こうなってしまうと、肩甲骨の位置が外側にずれてしまい、肩も内側に入ってしまう。いわゆる巻き肩といわれるような状態になり、本来の正しい位置からずれてしまうことで腕が上がりづらく、動きにくくなってしまうのです。

3)筋力が弱くなってしまった

腕を上げた時に、途中から反対の手でサポートすると上まであがる、という場合は肩まわりの筋力が落ちている可能性があります。

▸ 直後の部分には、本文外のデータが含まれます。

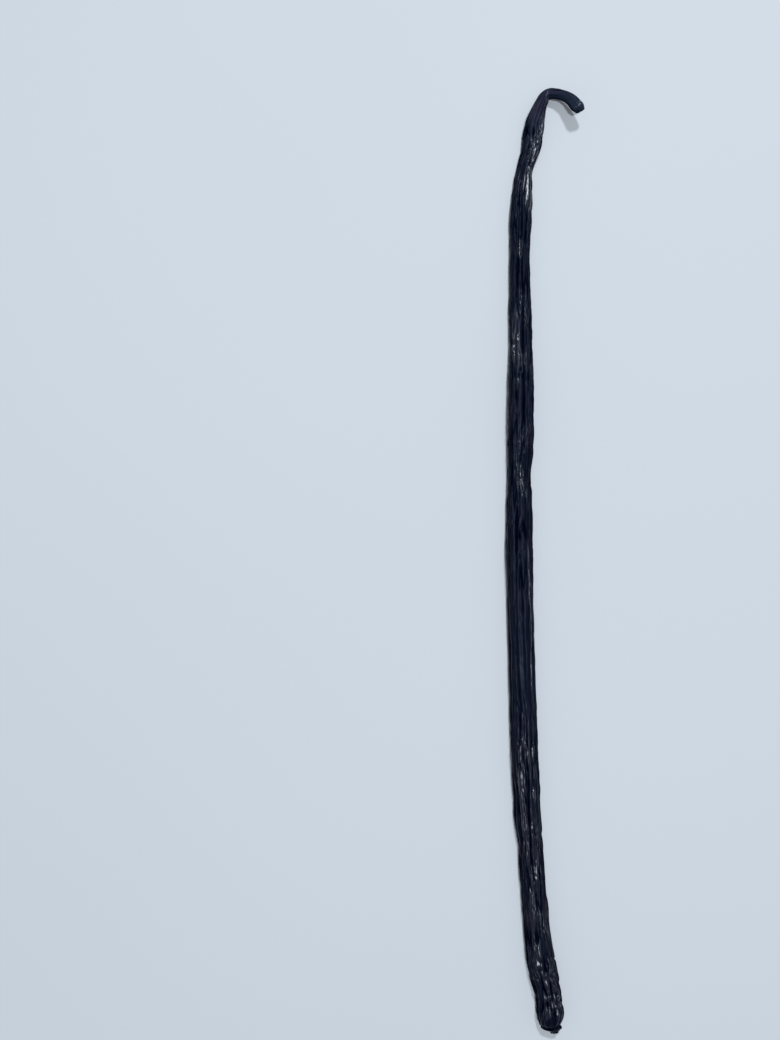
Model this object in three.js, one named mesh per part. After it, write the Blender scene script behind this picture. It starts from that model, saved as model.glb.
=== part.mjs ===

身体はいろんな意味で素直で、筋肉は使うと強くなるけれど使わないと弱くなるんですよね。
つまり、腕を動かせないことで、筋肉が使われず弱くなってしまう・・・腕を動かすのにも筋力が必要という訳です。

というように、いろいろな理由・原因があります。
筋肉が拘縮しているのか柔軟性が低下しているのか、筋力が落ちているのか、何が動きづらい理由なのかを知り、この原因を取り除いていくことができれば徐々に改善することができるという訳です。

動きづらくなった肩や腕を改善するための運動のポイント

じゃあストレッチしたり筋トレしなきゃ!と、とりあえず何でもいいから動けばいいという訳ではなく、改善するための運動にはポイントがあります。

それは、
・今の状況に合った運動を選択すること
・正しく体を動かすこと
・それを続けること
です。

いま、巷にはいろんな動画もあり、何をしていいやら分からないと迷うという声も聞きます。
果たして自分に合った運動なのかと不安になったり・・・。

そんな方にお勧めしているのが機能改善体操です。私もリハビリのために、地道に実践していた運動です。
機能改善体操は、本来のカラダの使い方を知って、その動きを取り戻していくための運動で、簡単にできて続けられる。
だからリハビリにおすすめなのです。

簡単にできる!おすすめの機能改善体操

是非試していただきたい体操をご紹介します。
すべて2~3分程度で出来るものばかりです。

  • ①ほぐし体操

肩甲骨を動かす体操です。肩まわりの緊張がほぐれるのでとっても気持ちいいです。
※ボールがなくてもできます。

② 胸の筋肉のストレッチ  

こちらはボールがあるととても気持ちよくほぐれます。  
柔らかいボールがない場合は、テニスボールなどをタオルでくるんで行ってみてください。

 

③ 腕から背中を伸ばすダイナミックなストレッチ(壁を使います)

ボールがなくてもできます。

 

 

④ テーブル拭きエクササイズ

術後腕を上げることが辛い場合は、まず手の位置を下の状態で出来るこちらのストレッチを試してみてください!

運動の注意点:いつから運動をしていいのか?

※主治医からの運動許可が下りてから、行うようにしてください。
術後1か月程度は傷が癒えていない為、腕を大きく動かすことは控えめにしましょう。
大きく動かさない①②の体操がおススメです。

是非、無理なく続けられるものから始めてみてくださいね。